For classification tasks, multinomial logistic regression effectively categorized vehicles into fuel efficiency groups, whereas Linear Discriminant Analysis provided moderate success in identifying country of origin. These results show that models perform differently depending on the clarity of the underlying group distinctions in the data.
SELF EVALUATION
My goals remained consistent throughout the semester because they were directly aligned with the course objectives. I believe I have met, and in several areas surpassed—these goals by fully immersing myself in the coursework, engaging deeply with the class materials, practicing extensively with multiple datasets, and taking time to explain my projects and insights to peers. Over the semester, I progressed from simply interpreting regression models to confidently building them and understanding which modeling approaches are most appropriate for different types of data.

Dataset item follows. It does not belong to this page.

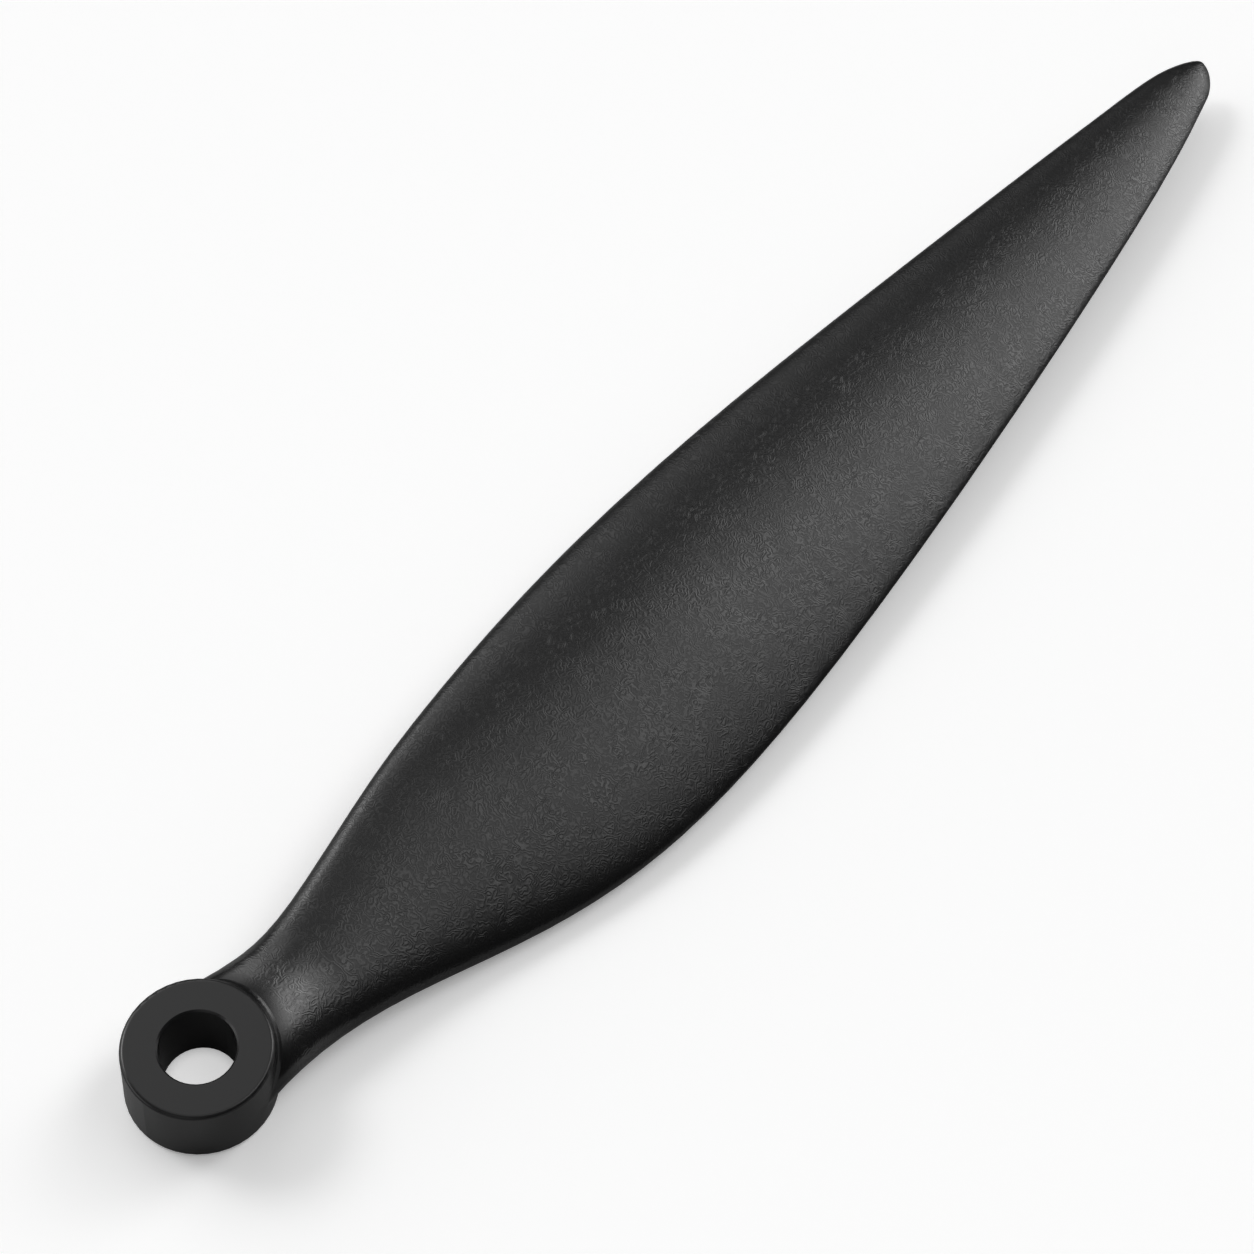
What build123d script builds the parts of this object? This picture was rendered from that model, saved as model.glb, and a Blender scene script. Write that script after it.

Although I did not present it to this group as originally planned, I am currently developing an API that predicts Airbnb prices based on location and room type, a project made possible entirely through the skills I gained in this class. Working with web-scraped datasets initially posed challenges, and after attempting to clean Airbnb data from 2020 and 2023, I ultimately chose to seek a more well-organized dataset to continue refining my model, which I hope to complete before the end of the year. With a background in Economics, I especially appreciated seeing how linear regression can be applied to topics in educational economics, such as parent and family involvement. I intend to apply the knowledge and skills gained from this course in my current role as a Research Assistant in the Economics Department and in my future academic or professional endeavors.